The Dead and Jimmy Buffett both have that kind of following. You’re actually becoming sort of the heavy-metal Jimmy Buffett.
The heavy-rock Buffett would be a good example, too. I hate to use Buffett as an example, because so many people from the younger generation would be going, “He’s like Jimmy Buffett? I ain’t goin’ to that show!” [laughter]
Right. Musically, it’s much different, but the vibe is similar.
Yeah, it’s the vibe. My fans are so into what I do and we’re so close. We’ve got all these inside little things. It can work anytime, anyplace, but they’ve gotta know I’m coming. You can’t just put the flag up and have them go, “Oh, Sammy must be in town. The flag’s up!” [laughter]
Do you think you’ll keep crankin’ new albums out for a while?

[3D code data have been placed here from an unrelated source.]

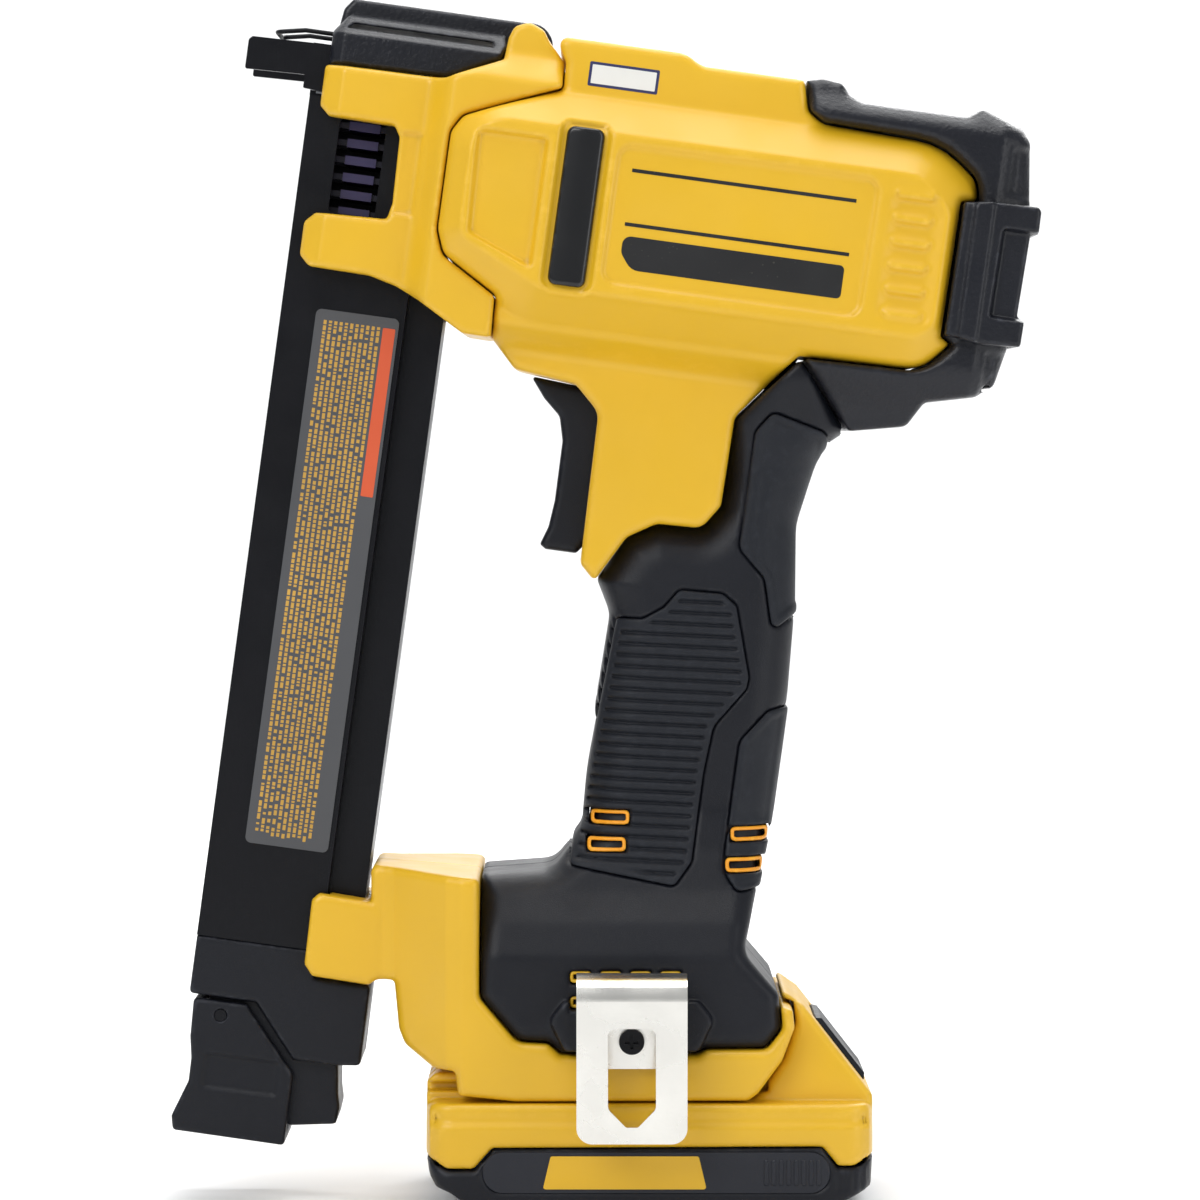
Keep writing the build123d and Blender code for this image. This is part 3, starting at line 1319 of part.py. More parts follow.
with BuildPart() as button_spring:
    with BuildSketch(slope.offset(-15.0)):
        Circle(2.8)
        Circle(1.8, mode=Mode.SUBTRACT)
    extrude(amount=10.0)
finish(button_spring, "button_spring")

# ---- electrics in the foot and handle ------------------------------------------------------------------
with BuildPart() as terminal_block:
    with BuildSketch(Plane.XY.offset(deck_top + 1.2)):
        with Locations((-10.0, 0)):
            Rectangle(30.0, 40.0)
    extrude(amount=9.0)
    for offset_y in terminal_offsets:
        with BuildSketch(Plane.XY.offset(deck_top - 3.8)):
            with Locations((-16.0, offset_y)):
                Rectangle(16.0, 0.8)
        extrude(amount=5.0)
finish(terminal_block, "terminal_block")

# ---- housing screws ---------------------------------------------------------------------------------------
with BuildPart() as housing_screws:
    add(screws(barrel, main_screws, main_screw_seats))
    add(screws(barrel, nose_screws, [nose_screw_seat]))
    add(screws(side, handle_screws, [handle_screw_seat] * 2))
    add(screws(side, foot_screws, [foot_screw_seat] * 2))
finish(housing_screws, "housing_screws")
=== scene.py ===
import bpy
import math
import numpy as np
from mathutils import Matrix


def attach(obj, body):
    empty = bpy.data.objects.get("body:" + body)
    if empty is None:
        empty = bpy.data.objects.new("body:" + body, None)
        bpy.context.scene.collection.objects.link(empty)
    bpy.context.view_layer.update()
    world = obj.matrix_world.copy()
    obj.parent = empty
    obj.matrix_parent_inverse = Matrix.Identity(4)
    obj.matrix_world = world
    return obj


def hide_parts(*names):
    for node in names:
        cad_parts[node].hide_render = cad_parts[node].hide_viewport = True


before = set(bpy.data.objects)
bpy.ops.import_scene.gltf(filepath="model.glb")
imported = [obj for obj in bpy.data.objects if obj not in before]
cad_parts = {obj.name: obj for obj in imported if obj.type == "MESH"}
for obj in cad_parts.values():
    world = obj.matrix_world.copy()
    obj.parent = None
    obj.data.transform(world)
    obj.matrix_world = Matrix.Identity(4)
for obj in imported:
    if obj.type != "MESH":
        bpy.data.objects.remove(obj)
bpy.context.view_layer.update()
rng = np.random.default_rng(7)

# Cordless cable stapler. Shapes are worked out in millimetres and written in metres.
# The barrel view has u back along the barrel and v squarely up from it; the side view is X and Z.
mm = 0.001
tilt = math.radians(7.8)
nose_x = -72.8
nose_z = 293.0
seam = 0.06                 # each half of a clamshell ends this far from the middle plane
draft = 1.0
shell_step = 0.75 * draft
piece_step = 0.55 * draft
fine_step = 0.42 * draft
shell_wall = 2.8
screw_boss_radius = 4.2
screw_head_radius = 3.6
magazine_slot = 15.4        # half the gap that the magazine slides in
rail_slot = 10.4            # half the gap around the fixed rail
far = 60.0                  # half a cut that runs out past both sides


def to_side(u, v):
    """Barrel view to side view: X and Z of a place."""
    return nose_x + u * math.cos(tilt) + v * math.sin(tilt), nose_z - u * math.sin(tilt) + v * math.cos(tilt)


# ---- outlines ------------------------------------------------------------------------
def bar(left, start, right, end, radius):
    """A rectangle as an outline with equal corners."""
    return [(left, start, radius), (right, start, radius), (right, end, radius), (left, end, radius)]


def rounded(corners):
    """The points of a closed outline through rows of (a, b, corner radius)."""
    rows = np.array(corners, dtype=float)
    points = []
    for number in range(len(rows)):
        before, corner, after = rows[number - 1, :2], rows[number, :2], rows[(number + 1) % len(rows), :2]
        radius = rows[number, 2]
        back, ahead = before - corner, after - corner
        back_length, ahead_length = np.linalg.norm(back), np.linalg.norm(ahead)
        back, ahead = back / back_length, ahead / ahead_length
        half = math.acos(float(np.clip(back @ ahead, -1, 1))) / 2
        if radius < 0.05 or half > math.pi / 2 - 0.02:
            points.append(corner)
            continue
        reach = min(radius / math.tan(half), 0.49 * back_length, 0.49 * ahead_length)
        radius = reach * math.tan(half)
        middle = corner + (back + ahead) / np.linalg.norm(back + ahead) * radius / math.sin(half)
        start, end = corner + back * reach - middle, corner + ahead * reach - middle
        first = math.atan2(start[1], start[0])
        turn = (math.atan2(end[1], end[0]) - first + math.pi) % (2 * math.pi) - math.pi
        steps = max(2, int(math.ceil(abs(turn) / math.radians(14))))
        for step in range(steps + 1):
            angle = first + turn * step / steps
            points.append(middle + radius * np.array([math.cos(angle), math.sin(angle)]))
    return np.array(points)


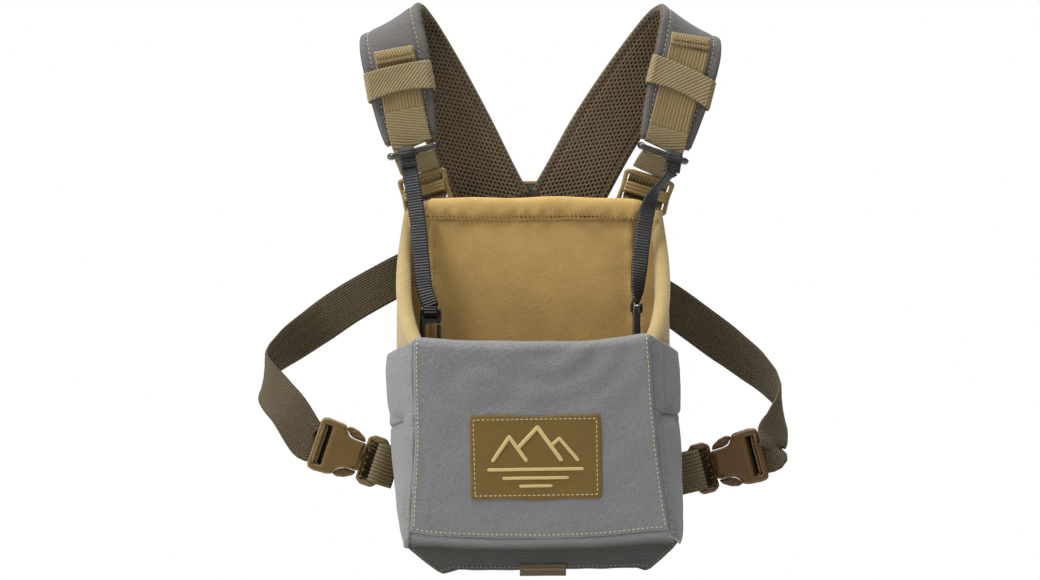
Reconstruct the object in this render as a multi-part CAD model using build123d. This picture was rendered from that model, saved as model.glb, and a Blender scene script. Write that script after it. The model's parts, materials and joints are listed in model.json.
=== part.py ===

Yeah, for now. It depends on what happens in the industry. Things are changing so much, with the whole downloading thing and the whole freebie thing — which, I don’t want to totally get into the whole thing, but, until there’s a handle on that, I’m not going to spend a half-million dollars on a CD and have it just be given away. That’s not good business. If I choose to give it away, I’ll give it away, and I’ll be happy to give it away if we can find a way to pay for the expenses of doing it. So it depends on what happens with that. If that doesn’t change, and the record companies end up stealing more from the artists — you know, like making deals with MP3.com and suing them for 200-and-some-million dollars and then not sharing that money with the artists? Wait a minute; how did you sue them? They were stealing the artists’ music. They weren’t stealing your fucking music! But you sue them, you get the money and then you don’t pay the artists? If things like that keep happening, it’s enough to run me out of the recording industry. I’d probably make records for myself and let people just download them for free from my website. I don’t like all the big business of the recording industry, so that’s the only thing that would make me stop making records. Not because I’m tired of doing it. I love doing it.